I can’t find the tweet, but the other day Chris Hayes (backed up by @prisonculture) was talking about how several facts that are often presented as contradictory are, in fact, simultaneously true. Here’s a partial list:

1. Crime is too high. This is the point from which discussions should begin, both to acknowledge that these conversations are, in fact, about the really intense suffering of human beings, and also to preemptively tether any further points to the very serious and sad reality they’re trying to describe.

2. Crime has fallen dramatically, both in the city as a whole and in the vast majority, if not all, neighborhoods. I’ve written about this; Andrew Papachristos, who has better credentials than me, has written about it.

3. Crime statistics in Chicago, as in many other cities, are manipulated. The two-part Chicago Magazine piece that came out a bit ago is the best place for details on the Chicago version, though if you’ve seen The Wire, you basically know the story. Note, though, that even the authors of the Chicago piece acknowledge that what they’ve uncovered doesn’t mean crime hasn’t been falling, even over the three-year period they investigated.

4. Chicago is nowhere near the “murder capital” of the United States, nor is it anywhere near as dangerous as wartime Iraq or Afghanistan. The media, by and large, has simply failed to do its job on this front, repeatedly claiming or strongly implying that Chicago is the most dangerous city in the country. It’s not even remotely true.

5. Chicago’s “murder inequality” has gotten worse, and may be worse than other cities’. I’ve written about this before.

You rarely see any one person make – or even acknowledge as true, despite what I would consider overwhelming evidence – all of these points at the same time. I suspect that’s because for reasons both general (police departments don’t like to admit to their own funny business; neighborhoods suffering from crime are loathe to be told things are getting better) and specific to Chicago (extreme, and mostly earned, distrust of the police; distrust of Mayor Emanuel; a strong national narrative about Chicago’s crime rates going back to the 1920s), conversations about crime tend to break down into “sides.” On one side – blatantly generalizing – are city officials and their supporters, who would like to emphasize that things are getting better, while acknowledging more quietly that things are still pretty bad. On the other are people who believe that city officials aren’t doing everything they could to prevent crime, and emphasize the extent to which the status quo is traumatic and unacceptable.

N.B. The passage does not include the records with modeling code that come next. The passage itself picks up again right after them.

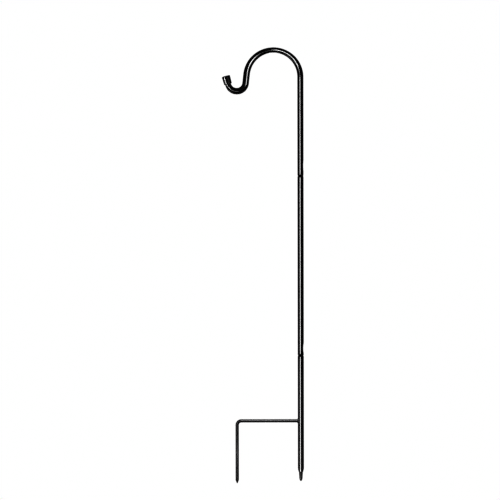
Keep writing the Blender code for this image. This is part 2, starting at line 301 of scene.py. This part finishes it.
class Finish:
    """A material under construction: a Principled surface and the nodes that drive it."""

    def __init__(self, name, **sockets):
        self.material = bpy.data.materials.new(name)
        self.material.use_nodes = True
        self.tree = self.material.node_tree
        self.surface = self.tree.nodes["Principled BSDF"]
        for socket, value in sockets.items():
            self.surface.inputs[socket.replace("_", " ")].default_value = value
        self.place = self.tree.nodes.new("ShaderNodeTexCoord").outputs["Object"]
        self.bumps = None

    def join(self, source, target):
        """Links an output to an input."""
        self.tree.links.new(source, target)

    def noise(self, scale, detail=2, stretch=(1, 1, 1), shift=(0, 0, 0)):
        """Cloudy noise, as many features to the metre as scale says, drawn out where stretch is under 1."""
        mapping = self.tree.nodes.new("ShaderNodeMapping")
        mapping.inputs["Scale"].default_value = stretch
        mapping.inputs["Location"].default_value = shift
        cloud = self.tree.nodes.new("ShaderNodeTexNoise")
        cloud.inputs["Scale"].default_value = scale
        cloud.inputs["Detail"].default_value = detail
        self.join(self.place, mapping.inputs["Vector"])
        self.join(mapping.outputs["Vector"], cloud.inputs["Vector"])
        return cloud.outputs["Fac"]

    def spread(self, source, low, high, to_low, to_high):
        """Maps low to high of a source smoothly onto another range, and holds it there."""
        node = self.tree.nodes.new("ShaderNodeMapRange")
        node.interpolation_type = "SMOOTHSTEP"
        node.inputs["From Min"].default_value = low
        node.inputs["From Max"].default_value = high
        node.inputs["To Min"].default_value = to_low
        node.inputs["To Max"].default_value = to_high
        self.join(source, node.inputs["Value"])
        return node.outputs["Result"]

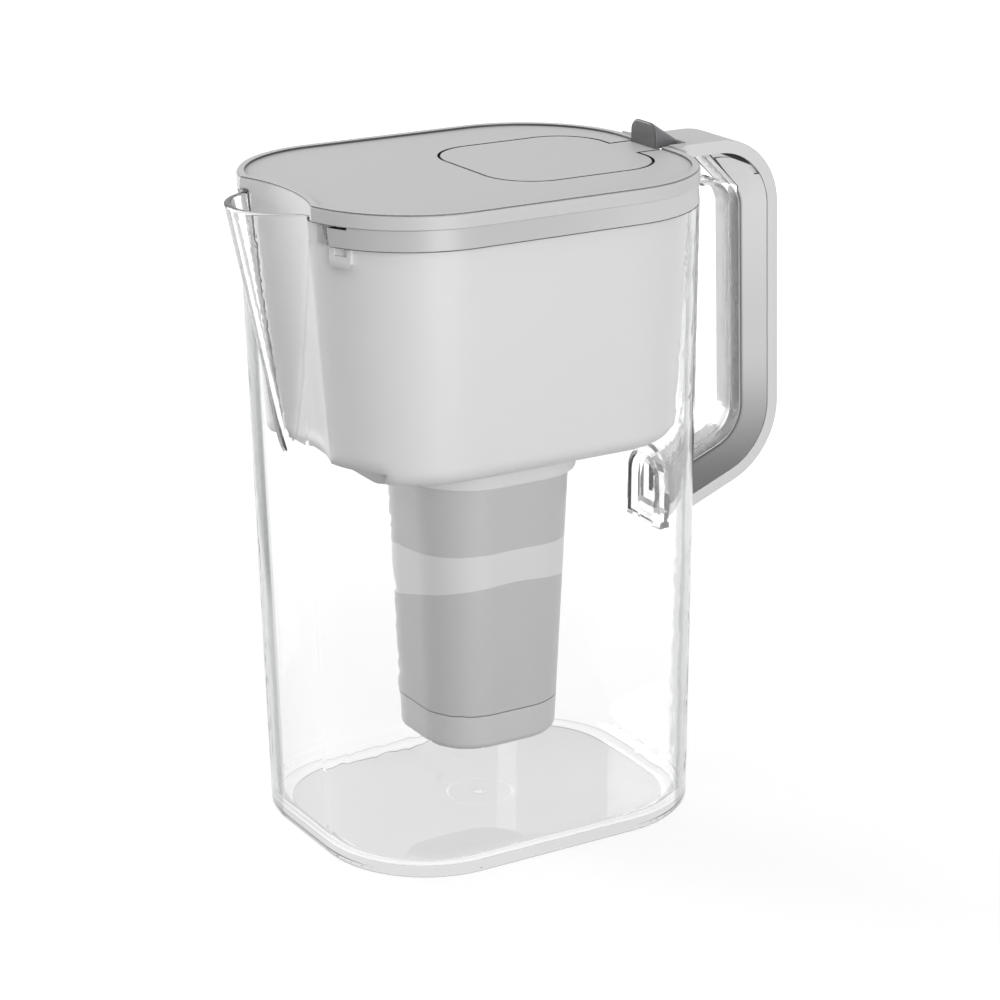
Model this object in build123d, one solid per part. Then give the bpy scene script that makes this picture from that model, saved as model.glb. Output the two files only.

There are, of course, lots and lots of people who don’t fit easily into either of these camps. But to the extent you do, you’re likely to resist acknowledging some of the facts above, because you don’t think they help your side. If you’re Rahm Emanuel or with the CPD, you don’t necessarily want to talk a lot about the extent to which crime is a disaster in huge parts of the city, or the extent to which crime is suffered unequally – other than when you have to, for example after the Fourth of July weekend, at which point you’ll pound a lectern and then try to move on. If, on the other hand, you’re trying to press the case that Emanuel hasn’t done enough about crime, you might think that someone who talks about the fall in crime – or the fact that Chicago isn’t actually the most dangerous city in the country – is making excuses for policies that are costing people’s lives.

Since Rahm Emanuel and Garry McCarthy don’t make a habit of responding to this blog, I mostly get pushback from the latter group. When I write about Chicago’s fall in crime, or about the extent to which people exaggerate Chicago’s crime relative to other cities, I often hear from people who aren’t just incredulous about whether I’m telling the truth; they accuse me of actively wanting to sweep the problem under the rug. Given that I’ve written about how serious Chicago’s crime problem is on this blog and in national outlets, that seems a bit weird; but it’s true that if you see every conversation about crime as a debate between two “sides,” these facts don’t necessarily help theirs.

That said, they’re really important. Partly that’s just because they’re the truth, and promoting a culture that says it’s offensive to talk about facts that might not mesh with a given political program or narrative is a really terrible idea for all sorts of reasons. But it’s also because in the larger picture, the widely-believed falsehoods about Chicago crime – that it’s getting worse, and that it’s exceptionally bad in an American context – are actually devastating for the very neighborhoods that their deniers are dedicated to serving.

Fleck’s Coffee on 79th in Chatham. One of many really pleasant corners of the South Side that more people might know about if they weren’t so terrified. Credit: Strannik45, Flickr

As Robert Sampson wrote in Great American City, neighborhood reputation has an enormous impact – larger, in many cases, than the actual crime and poverty that reputation is supposed to reflect – on a community’s future trajectory: whether people will move in or leave; whether people will spend their money at local businesses; whether, in other words, the neighborhood thrives or suffers. Misinformation about crime is certainly not the only contributor to the negative reputation of Chicago’s black neighborhoods on the South and West Sides (and, to a lesser extent, Latino neighborhoods there) – there’s the heavy baggage of racism, among whose many tentacles (if you’ll forgive the mixed metaphor) an eagerness to believe in mythological quantities of violent crime is only one.

But myths about crime is one of them, and it is hard to read the coverage – and listen to how people talk about it – and read Sampson’s research, and conclude that it doesn’t have an effect.